When debtor countries have to borrow in order to pay interest, an unsustainable economic and political threshold has been reached, which could result in economic and political catastrophe. What is at stake in the debt crisis is the nature of the relationship of developed to developing countries and of democracy to communism. The world is interdependent, and creditors and debtors may serve only to ruin each other by their own tests of strength and obstinacy.
Debt is the thin edge of the wedge that leads to loss of economic and political sovereignty among third world nations.

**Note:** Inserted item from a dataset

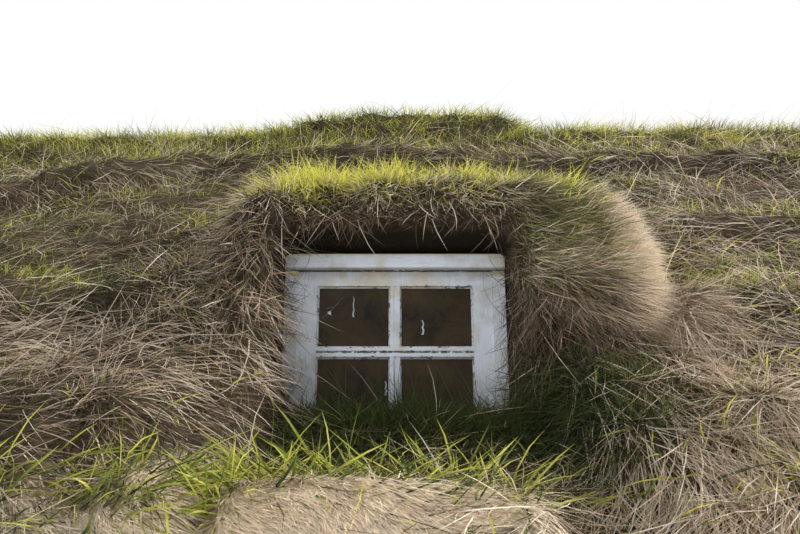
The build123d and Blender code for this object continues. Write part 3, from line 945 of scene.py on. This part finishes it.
def grass_tree():
    """Scatters blades over a surface, lays them along its flow and lets them droop."""
    tree = bpy.data.node_groups.new("grass_blades", "GeometryNodeTree")
    face = tree.interface
    face.new_socket(name="Surface", in_out="INPUT", socket_type="NodeSocketGeometry")
    for name, kind in GRASS_INPUTS.items():
        face.new_socket(name=name, in_out="INPUT", socket_type=kind)
    face.new_socket(name="Grass", in_out="OUTPUT", socket_type="NodeSocketGeometry")
    given = tree.nodes.new("NodeGroupInput").outputs

    def step(kind, values, **props):
        return node(tree, "GeometryNode" + kind, values, **props).outputs[0]

    def attribute(name, kind="FLOAT"):
        made = node(tree, "GeometryNodeInputNamedAttribute", {"Name": name}, data_type=kind)
        return made.outputs["Attribute"]

    def chance(low, high, extra):
        kind = "FLOAT_VECTOR" if isinstance(low, tuple) else "FLOAT"
        values = {"Min": low, "Max": high, "Seed": maths(tree, "ADD", given["Seed"], extra)}
        made = node(tree, "FunctionNodeRandomValue", values, data_type=kind)
        return socket(made.outputs, "Value")

    def vector(operation, *values):
        return node(tree, "ShaderNodeVectorMath", enumerate(values), operation=operation).outputs[0]

    def scaled(value, factor):
        values = {0: value, "Scale": factor}
        return node(tree, "ShaderNodeVectorMath", values, operation="SCALE").outputs[0]

    density = maths(tree, "MULTIPLY", attribute("cover"), given["Blades per square metre"])
    values = {"Mesh": given["Surface"], "Density": density, "Seed": given["Seed"]}
    spread = node(tree, "GeometryNodeDistributePointsOnFaces", values)
    normal = spread.outputs["Normal"]
    ruffle = maths(tree, "MULTIPLY", attribute("ruffle"), given["Tousle"])
    tousle = scaled(chance((-1, -1, -1), (1, 1, 1), 1), ruffle)
    laid = scaled(attribute("flow", "FLOAT_VECTOR"), maths(tree, "SUBTRACT", 1.0, given["Lift"]))
    aim = vector("ADD", scaled(normal, given["Lift"]), laid)
    aim = vector("NORMALIZE", vector("ADD", aim, tousle))
    facing = vector("ADD", normal, scaled(chance((-1, -1, -1), (1, 1, 1), 2), 0.6))
    axes = {"Primary Axis": aim, "Secondary Axis": facing}
    turn = node(tree, "FunctionNodeAxesToRotation", axes, primary_axis="Z", secondary_axis="Y")
    low = maths(tree, "SUBTRACT", 1.0, given["Length spread"])
    high = maths(tree, "ADD", 1.0, given["Length spread"])
    length = maths(tree, "MULTIPLY", chance(low, high, 3), given["Length"])
    length = maths(tree, "MULTIPLY", length, attribute("stretch"))
    width = maths(tree, "MULTIPLY", chance(0.7, 1.4, 4), given["Width"])
    size = node(tree, "ShaderNodeCombineXYZ", {"X": width, "Y": 1.0, "Z": length})
    blade = node(tree, "GeometryNodeObjectInfo", {"Object": given["Blade"]})
    values = {
        "Points": spread.outputs["Points"],
        "Instance": blade.outputs["Geometry"],
        "Rotation": turn.outputs[0],
        "Scale": size.outputs[0],
    }
    grass = step("InstanceOnPoints", values)
    for name, kind, value in (
        ("reach", "FLOAT", length),
        ("sway", "FLOAT_VECTOR", chance((-1, -1, -0.4), (1, 1, 0.4), 5)),
        ("chance", "FLOAT", chance(0.0, 1.0, 6)),
    ):
        values = {"Geometry": grass, "Name": name, "Value": value}
        grass = step("StoreNamedAttribute", values, data_type=kind, domain="INSTANCE")
    grass = step("RealizeInstances", {"Geometry": grass})
    along = attribute("along")
    bend = maths(tree, "MULTIPLY", maths(tree, "MULTIPLY", along, along), attribute("reach"))
    fall = node(tree, "ShaderNodeCombineXYZ", {"Z": maths(tree, "MULTIPLY", given["Droop"], -1.0)})
    sway = scaled(attribute("sway", "FLOAT_VECTOR"), given["Wave"])
    pull = scaled(vector("ADD", fall.outputs[0], sway), bend)
    grass = step("SetPosition", {"Geometry": grass, "Offset": pull})
    grass = step("SetMaterial", {"Geometry": grass, "Material": given["Material"]})
    tree.links.new(grass, tree.nodes.new("NodeGroupOutput").inputs[0])
    return tree


def store(mesh, name, kind, values):
    made = mesh.attributes.new(name, kind, "POINT")
    made.data.foreach_set("value" if kind == "FLOAT" else "vector", np.asarray(values).ravel())


def tint_map(mesh, tone, spread):
    """The blade map: tint across, place along the blade up."""
    chance, shift, olive, along = [
        floats(mesh.attributes[name].data, "value")
        for name in ("chance", "tone_shift", "olive", "along")
    ]
    across = tone + shift + (chance - 0.5) * 2 * spread
    if tone < GREEN_FROM:
        across = np.minimum(across, PALEST_STRAW)
    pick = (chance * 37.0) % 1.0
    within = pick / np.maximum(olive, 1e-6) - 0.5
    across = np.where(pick < olive, OLIVE_TINT + OLIVE_SPREAD * within, across)
    across = np.clip(across, 0.005, 0.995)
    corner = whole(mesh.loops, "vertex_index")
    for layer in list(mesh.uv_layers):
        mesh.uv_layers.remove(layer)
    layer = mesh.uv_layers.new(name="OFBake")
    layer.uv.foreach_set("vector", np.stack([across[corner], along[corner]], axis=1).ravel())
    for name in [a.name for a in mesh.attributes if a.name in ATTRIBUTES]:
        mesh.attributes.remove(mesh.attributes[name])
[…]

The IMF continues to perform its role in the management of the global capitalist system with respect to the heavily indebted countries of the Third World. It lends billions of dollars not so much to help the underdeveloped countries but to ensure that monopoly capital is able to repatriate its profits, that their industrial goods can still be bought and that debt payments to them continue. Furthermore, the IMF persists in strong-arming financial restructuring --- aimed at expanding speculative profit-seeking opportunities --- as well as other neoliberal investment measures.
The debt crisis has weakened economic, social and political stability in indebted countries and undermined the reputation of global capitalism generally. This is a strategic issue for companies sourcing from, or selling to, emerging markets.